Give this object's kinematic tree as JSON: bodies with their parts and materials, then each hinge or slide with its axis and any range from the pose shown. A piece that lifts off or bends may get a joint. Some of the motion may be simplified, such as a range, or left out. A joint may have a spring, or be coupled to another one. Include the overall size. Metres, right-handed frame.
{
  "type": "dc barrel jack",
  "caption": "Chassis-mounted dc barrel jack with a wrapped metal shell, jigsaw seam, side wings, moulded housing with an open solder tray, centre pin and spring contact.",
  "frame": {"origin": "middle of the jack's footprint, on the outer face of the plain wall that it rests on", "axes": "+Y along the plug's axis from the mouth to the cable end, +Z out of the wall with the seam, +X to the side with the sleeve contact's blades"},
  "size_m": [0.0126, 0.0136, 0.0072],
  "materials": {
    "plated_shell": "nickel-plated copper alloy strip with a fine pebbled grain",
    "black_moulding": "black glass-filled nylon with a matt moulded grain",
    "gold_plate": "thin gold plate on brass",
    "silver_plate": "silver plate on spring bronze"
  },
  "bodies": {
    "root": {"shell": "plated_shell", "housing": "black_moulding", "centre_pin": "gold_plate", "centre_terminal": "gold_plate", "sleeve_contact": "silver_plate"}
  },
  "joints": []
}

☆ ☆ ☆ ☆ ☆ ☆ ☆

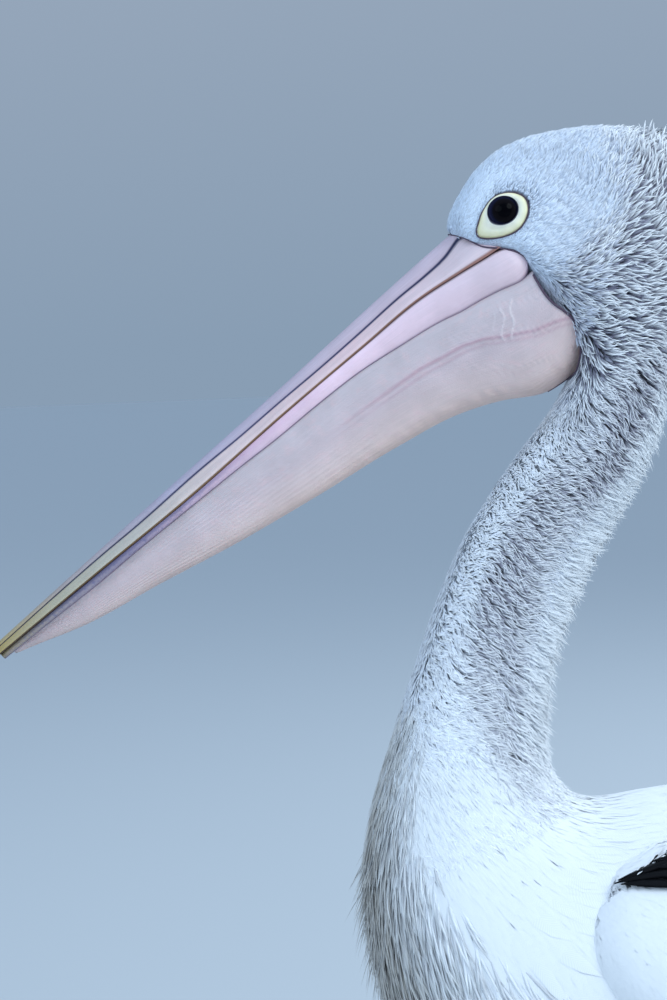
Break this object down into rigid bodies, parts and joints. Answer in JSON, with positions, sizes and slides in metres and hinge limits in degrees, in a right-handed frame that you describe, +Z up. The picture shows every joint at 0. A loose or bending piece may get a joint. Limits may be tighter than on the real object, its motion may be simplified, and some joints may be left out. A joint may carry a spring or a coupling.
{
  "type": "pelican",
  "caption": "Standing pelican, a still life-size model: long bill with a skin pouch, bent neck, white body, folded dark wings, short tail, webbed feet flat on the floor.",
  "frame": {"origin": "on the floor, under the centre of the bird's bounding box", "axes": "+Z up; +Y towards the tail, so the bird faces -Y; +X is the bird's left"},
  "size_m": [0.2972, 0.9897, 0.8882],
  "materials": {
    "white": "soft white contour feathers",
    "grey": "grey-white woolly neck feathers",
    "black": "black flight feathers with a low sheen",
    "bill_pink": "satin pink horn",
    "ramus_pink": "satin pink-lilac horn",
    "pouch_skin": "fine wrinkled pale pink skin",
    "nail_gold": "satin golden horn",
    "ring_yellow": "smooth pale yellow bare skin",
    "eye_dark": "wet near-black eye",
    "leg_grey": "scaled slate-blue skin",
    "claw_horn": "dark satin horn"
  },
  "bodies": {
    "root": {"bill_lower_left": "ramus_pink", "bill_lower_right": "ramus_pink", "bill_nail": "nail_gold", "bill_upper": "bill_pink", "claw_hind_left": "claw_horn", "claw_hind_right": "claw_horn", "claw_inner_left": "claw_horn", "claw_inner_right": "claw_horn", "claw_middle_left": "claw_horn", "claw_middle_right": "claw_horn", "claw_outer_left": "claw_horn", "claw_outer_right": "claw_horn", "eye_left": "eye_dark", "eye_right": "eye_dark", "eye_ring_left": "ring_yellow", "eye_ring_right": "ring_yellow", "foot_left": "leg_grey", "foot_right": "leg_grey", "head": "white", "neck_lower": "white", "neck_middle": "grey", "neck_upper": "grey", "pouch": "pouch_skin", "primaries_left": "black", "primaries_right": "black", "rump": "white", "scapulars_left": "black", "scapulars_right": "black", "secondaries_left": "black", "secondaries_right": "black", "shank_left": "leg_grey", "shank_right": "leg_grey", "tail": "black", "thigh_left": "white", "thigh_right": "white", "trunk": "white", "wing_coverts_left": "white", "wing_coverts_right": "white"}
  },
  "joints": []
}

☆ ☆ ☆ ☆ ☆ ☆ ☆

## EXERCISE AIM
Where a line holds "handed", copy that line.

## RESULT BELOW
Give this object's kinematic tree as JSON: bodies with their parts and materials, then each hinge or slide with its axis and any range from the pose shown. A piece that lifts off or bends may get a joint. Some of the motion may be simplified, such as a range, or left out. A joint may have a spring, or be coupled to another one. Include the overall size. Metres, right-handed frame.
Break this object down into rigid bodies, parts and joints. Answer in JSON, with positions, sizes and slides in metres and hinge limits in degrees, in a right-handed frame that you describe, +Z up. The picture shows every joint at 0. A loose or bending piece may get a joint. Limits may be tighter than on the real object, its motion may be simplified, and some joints may be left out. A joint may carry a spring or a coupling.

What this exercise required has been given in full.